Anyway. Long story short, I’m making my way out of it. More slowly than I would like, but with some certainty. And no, I didn’t finish by July, as I had hoped, but man, I can taste it.

(sometimes that’s the most fucking frustrating feeling in the entire damned world)

So that’s where I was.

And that’s where I’ll be. Wrestling the fog. Because that’s what it’s like, really; it’s a slippery, elusive little fucker you just can’t find a decent grip on to save your fuckin’ life. In its way like happiness, or love, but in its own way again more frustrating than either and, in a way yet again, more rewarding.

It’s really settling in, with full force, that I’ve finished USC’s MPW program for all intents and purposes. Today, in my email, I got a note about some loan exit interview I’m supposed to do before I graduate.

And then I came home to find a box from Lulu on my stoop:

Which I then opened:

To find a stack of two books, sheathed protectively in foam:

Which I then turned over:

To find my uber-pretty, perfect-bound thesis, The Prodigal Hour:

With its title page:

And then a page I’ll give you a ‘before’ of:

Because I’m meeting with my advisor tomorrow so he can sign it.

A note on the cover: I actually made one myself, with Photoshop, but then got up to the Lulu page and decided to just go with one of theirs, for a simple reason: this copy, in particular, is going to do nothing more than collect dust on a couple of shelves (one with me, the other with my program). It’s really kind of cheesy, but then, I was like, well, who’s really going to see it, and it does sorta match the story (with cool light effects around a pair of eyes, and a cityscape, and then cosmic implication, all of which are included in what the novel is about).

Yes, just two copies:

And here will be the only place you’ll ever be able to see them.

Lucky you.

Fuckall, I’m done with grad school.

I was going to write about why I’m moving on to Denver, but that’ll wait for another time. I’m going to take an evening to process this.

I haven’t really mentioned it except to note that I finished the draft and was going to start blogging again. Which was true. The draft is, finally, finished, but still needs some polish. It clocked in at a little more than 109,000 words, but since I posted that I was finished, I went back over the beginning and cut roughly 4,000 of those, and that was only in the first hundred and some pages. There are still at least two hundred to go.
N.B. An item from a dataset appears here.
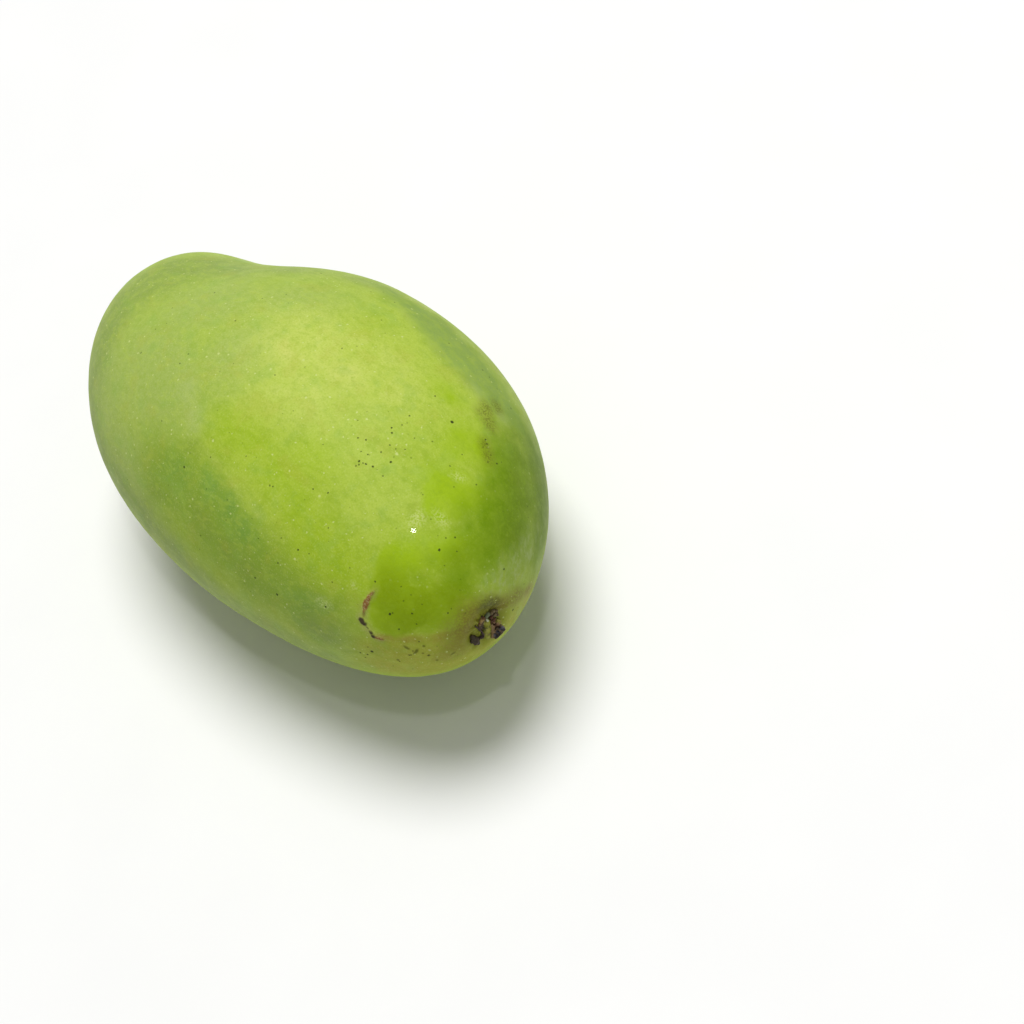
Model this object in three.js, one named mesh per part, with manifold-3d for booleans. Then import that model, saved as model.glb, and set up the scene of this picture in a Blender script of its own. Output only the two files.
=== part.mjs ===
// A whole unripe mango, lying on one cheek, with the broken stub of its stalk.
//
// Millimetres, +Z up. +X points out of the stem end and -X out of the apex. +Y is the belly,
// which has a slight hollow (the sinus) near the apex, and -Y is the fuller back. The fruit
// rests on a small flat spot at Z = 0, and the origin is under the middle of its bounding box.

import * as THREE from 'three';
import { mergeVertices } from 'three/addons/utils/BufferGeometryUtils.js';
import Module from 'manifold-3d';

const wasm = await Module();
wasm.setup();

// ---------------------------------------------------------------- driving dimensions

const LENGTH = 132;              // stem end to apex
const WIDTH = 80;                // belly to back
const THICKNESS = 70;            // cheek to cheek
const FLAT_SPOT_DEPTH = 0.6;     // how much of the lower cheek the flat spot takes off

// The centre line leaves the X axis as a polynomial of c, which runs from -1 at the apex to
// 1 at the stem end: the stem end droops to the back, and both ends curve up a little.
const SIDE_BEND = [0, 2, -4, -6];
const UP_BEND = [0, 0, 3.5];

// Seen from the side, the cheeks are a little fuller towards both ends than an ellipse.
const CHEEK_FULLNESS = [1, 0, 0.03];

// The sinus pulls the belly in by a share of its radius, and fades out across the cheeks.
const SINUS_X = -40;
const SINUS_REACH = 17;
const SINUS_DEPTH = 0.165;

// The hollow round the stalk has a flat floor and a soft rim.
const HOLLOW_FLOOR_RADIUS = 3;
const HOLLOW_RIM_RADIUS = 7;
const HOLLOW_DEPTH = 1.6;

// The stub leaves the fruit square, leans to the back, and is broken off aslant.
const STUB_GAP = 0.3;            // between the foot of the stub and the floor of the hollow
const STUB_LENGTH = 4.6;
const STUB_BASE_RADIUS = 1.3;
const STUB_TIP_RADIUS = 0.85;
const STUB_LEAN = THREE.MathUtils.degToRad(40);
const STUB_SLANT = 0.35;         // the slope of the broken end
const COLLAR_RADIUS = 2.1;
const COLLAR_HEIGHT = 0.8;

// Dried lobes of the stalk's foot: `angle` in degrees from the belly towards the upper cheek,
// `reach` from the middle of the stub to the tip, and `width`.
const LOBES = [
  { angle: 175, reach: 4.2, width: 2.6 },
  { angle: 110, reach: 3.7, width: 1.8 },
  { angle: 62, reach: 3.0, width: 1.6 },
  { angle: -15, reach: 3.1, width: 2.2 },
  { angle: -65, reach: 4.0, width: 3.0 },
];
const LOBE_THICKNESS = 0.9;
const LOBE_RISE = THREE.MathUtils.degToRad(12);

// Fineness of the meshes
const FRUIT_SEGMENTS = 68;       // around the fruit
const FRUIT_RINGS = 44;          // from end to end
const RING_CROWDING = 0.34;      // how much the rings crowd at both ends, 0 for even rings

// ---------------------------------------------------------------- helpers

const { clamp, degToRad, lerp, smoothstep } = THREE.MathUtils;

const polynomial = (terms, c) => terms.reduceRight((sum, term) => sum * c + term, 0);

function material(colour, roughness) {
  return new THREE.MeshStandardMaterial({ color: colour, roughness, metalness: 0 });
}

function toSolid(geometry) {
  const bare = geometry.clone();
  bare.deleteAttribute('normal');
  bare.deleteAttribute('uv');
  const closed = mergeVertices(bare, 1e-5);
  return new wasm.Manifold(new wasm.Mesh({
    numProp: 3,
    vertProperties: new Float32Array(closed.attributes.position.array),
    triVerts: new Uint32Array(closed.index.array),
  }));
}

function toGeometry(solid) {
  const mesh = solid.getMesh();
  const geometry = new THREE.BufferGeometry();
  geometry.setAttribute('position', new THREE.BufferAttribute(mesh.vertProperties, 3));
  geometry.setIndex(new THREE.BufferAttribute(mesh.triVerts, 1));
  geometry.computeVertexNormals();
  return geometry;
}

// Moves every vertex of a geometry: `place` takes a point and changes it
function reshape(geometry, place) {
  const positions = geometry.attributes.position;
  const point = new THREE.Vector3();
  for (let i = 0; i < positions.count; i += 1) {
    place(point.fromBufferAttribute(positions, i));
    positions.setXYZ(i, point.x, point.y, point.z);
  }
  return geometry;
}

// ---------------------------------------------------------------- fruit

// Puts a point on the skin. `along` is 0 at the stem end and PI at the apex; `around` is 0 at
// the belly and PI / 2 at the upper cheek.
function placeOnSkin(point, along, around) {
  const c = Math.cos(along);
  const s = Math.sin(along);
  const x = LENGTH / 2 * c;

  const alongSinus = Math.exp(-(((x - SINUS_X) / SINUS_REACH) ** 2));
  const acrossSinus = (1 + Math.cos(around)) / 2;
  const pull = 1 - SINUS_DEPTH * alongSinus * acrossSinus;
  const halfWidth = WIDTH / 2 * s * pull;
  const halfThickness = THICKNESS / 2 * s * pull * polynomial(CHEEK_FULLNESS, c);

  return point.set(
    x,
    polynomial(SIDE_BEND, c) + halfWidth * Math.cos(around),
    polynomial(UP_BEND, c) + halfThickness * Math.sin(around) + THICKNESS / 2 - FLAT_SPOT_DEPTH,
  );
}

// The middle of the stem end, before the hollow is pressed in
const STEM_POINT = placeOnSkin(new THREE.Vector3(), 0, 0);

function pressHollow(point) {
  const radius = Math.hypot(point.y - STEM_POINT.y, point.z - STEM_POINT.z);
  const rise = smoothstep(radius, HOLLOW_FLOOR_RADIUS, HOLLOW_RIM_RADIUS);
  point.x = lerp(STEM_POINT.x - HOLLOW_DEPTH, point.x, rise);
}

function fruitGeometry() {
  const sphere = new THREE.SphereGeometry(1, FRUIT_SEGMENTS, FRUIT_RINGS);
  sphere.rotateZ(-Math.PI / 2);
  const skin = reshape(sphere, (point) => {
    const even = Math.acos(clamp(point.x, -1, 1));
    const along = even - RING_CROWDING * Math.sin(2 * even);
    placeOnSkin(point, along, Math.atan2(point.z, point.y));
    if (point.x > 0) {
      pressHollow(point);
    }
  });

  // What lies below Z = 0 is cut off, and leaves the flat spot
  const ground = new THREE.BoxGeometry(LENGTH, WIDTH, THICKNESS);
  ground.translate(0, 0, -THICKNESS / 2);
  return toGeometry(toSolid(skin).subtract(toSolid(ground)));
}

// ---------------------------------------------------------------- stem stub

// Its parts are modelled with the foot at the origin and the axis along +X.
function standOnX(geometry, height) {
  geometry.translate(0, height / 2, 0);
  return geometry.rotateZ(-Math.PI / 2);
}

function stumpGeometry() {
  const straight = new THREE.CylinderGeometry(STUB_TIP_RADIUS, STUB_BASE_RADIUS, STUB_LENGTH, 12, 4);
  return reshape(standOnX(straight, STUB_LENGTH), (point) => {
    const share = point.x / STUB_LENGTH;
    const bend = point.x * share;
    point.x += STUB_SLANT * point.z * share - bend * (1 - Math.cos(STUB_LEAN));
    point.y -= bend * Math.sin(STUB_LEAN);
  });
}

function collarGeometry() {
  const top = 0.8 * COLLAR_RADIUS;
  return standOnX(new THREE.CylinderGeometry(top, COLLAR_RADIUS, COLLAR_HEIGHT, 20), COLLAR_HEIGHT);
}

// A flat oval lobe, rooted in the stub just above the collar and tipped away from the fruit
function lobeGeometry({ angle, reach, width }) {
  const lobe = new THREE.SphereGeometry(0.5, 12, 8);
  lobe.scale(LOBE_THICKNESS, reach, width);
  lobe.translate(0, reach / 2, 0);
  lobe.rotateZ(-LOBE_RISE);
  lobe.rotateX(degToRad(angle));
  return lobe.translate(COLLAR_HEIGHT, 0, 0);
}

function stubGeometry() {
  const parts = [stumpGeometry(), collarGeometry(), ...LOBES.map(lobeGeometry)];
  return toGeometry(wasm.Manifold.union(parts.map(toSolid)));
}

// ---------------------------------------------------------------- assembly

const fruit = new THREE.Mesh(fruitGeometry(), material(0x7d9c33, 0.45));
fruit.name = 'fruit';

const stub = new THREE.Mesh(stubGeometry(), material(0x4a3a22, 0.85));
stub.name = 'stem_stub';
stub.position.copy(STEM_POINT);
stub.position.x += STUB_GAP - HOLLOW_DEPTH;

const mango = new THREE.Group();
mango.add(fruit, stub);

// The origin goes under the middle of the whole
const middle = new THREE.Box3().setFromObject(mango).getCenter(new THREE.Vector3());
mango.position.set(-middle.x, -middle.y, 0);

export default mango;
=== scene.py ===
"""A whole unripe mango lying on a pale floor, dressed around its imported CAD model.

Metres, +Z up, in the CAD's frame: +X out of the stem end, +Y to the belly with the sinus,
-Y to the back, and Z = 0 where the fruit rests. Places on the skin that the camera sees are
named by their pixel in an image of 1024 by 1024; the rest are named by two angles. Marks
and textures are measured in millimetres.
"""

import math
import random

import bmesh
import bpy
import numpy as np
from mathutils import Matrix, Vector, noise
from mathutils.bvhtree import BVHTree


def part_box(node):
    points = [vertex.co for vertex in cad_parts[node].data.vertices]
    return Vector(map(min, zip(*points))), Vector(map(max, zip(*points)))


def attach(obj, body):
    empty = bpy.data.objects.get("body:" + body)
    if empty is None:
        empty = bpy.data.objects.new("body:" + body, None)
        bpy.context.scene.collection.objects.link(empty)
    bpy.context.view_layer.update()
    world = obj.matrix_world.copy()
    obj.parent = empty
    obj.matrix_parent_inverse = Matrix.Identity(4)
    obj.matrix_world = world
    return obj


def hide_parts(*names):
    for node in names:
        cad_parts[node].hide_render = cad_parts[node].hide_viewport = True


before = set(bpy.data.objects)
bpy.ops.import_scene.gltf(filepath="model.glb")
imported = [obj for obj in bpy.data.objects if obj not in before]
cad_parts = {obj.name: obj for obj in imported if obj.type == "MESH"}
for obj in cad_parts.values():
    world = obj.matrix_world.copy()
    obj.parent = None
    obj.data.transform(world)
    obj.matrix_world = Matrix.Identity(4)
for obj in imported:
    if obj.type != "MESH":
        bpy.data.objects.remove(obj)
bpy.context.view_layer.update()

SEED = 7
random.seed(SEED)

MM = 0.001

# ------------------------------------------------------------------ shape of the fruit

LENGTH = 132 * MM
WIDTH = 80 * MM
THICKNESS = 70 * MM
SIDE_BEND = (0.0, 2 * MM, -4 * MM, -6 * MM)    # by powers of c, which is 1 at the stem end
UP_BEND = (0.0, 0.0, 3.5 * MM)
CHEEK_FULLNESS = (1.0, 0.0, 0.03)
SINUS_X = -40 * MM
SINUS_REACH = 17 * MM
SINUS_DEPTH = 0.165
HOLLOW_FLOOR_RADIUS = 3 * MM
HOLLOW_RIM_RADIUS = 7 * MM
HOLLOW_DEPTH = 1.6 * MM
STEM = (LENGTH / 2, sum(SIDE_BEND), sum(UP_BEND))    # from the middle of the bare fruit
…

It surprised me it clocked in so long, as I excised a pretty major subplot. But I did so because I upped the limitations for the main characters, and I think that ultimately makes it work better. It was something several readers suggested when they read the first draft of it when I first finished it a little more than a year ago, and they were very much right.

As it stands so far, I’m extraordinarily proud of it, but I realized, as I was tightening, that I shouldn’t yet. Which is what I’m doing now; I’m taking a couple of weeks away from it. This weekend/week, I’ve had to participate in a normalizing grading session, and on Friday I’m supposed to come up with a comprehensive marketing plan for a business class I’m taking (one reason I buckled down to finish is that this is the book I’m using for class example, and I was having trouble marketing without actually having a, you know, product). Coming from a scientific/literary background and being rather deeply analytical in nature, I’m fascinated by branding/marketing but find it difficult to apply some of the concepts. I look at some leading, renowned marketers, like Seth Godin, for example, and I just have to scratch my head, because it feels like it all becomes about attention and curiosity, and very rarely does anyone mention the actual quality of the product. It’s extraordinarily difficult for me to come to terms with the idea that the quality of something has absolutely nothing to do with its ability to find its audience, even though this is evident time and time again (Spiderman 3, for example).

I’m leaning toward a new title, too: The Prodigal Hour. It’s a phrase that came in a flash while I was at work one day, and it’s perhaps the one moment that felt most powerful with the book’s so-far best draft. This is the one that went farther than the others, and I feel like it’s the one where my skill as a writer finally matched up with my talent as a storyteller.

I’m going to try to finish a novel/la (I’m not sure which it is, yet) in the next few weeks, then finish the manuscript and start submitting it.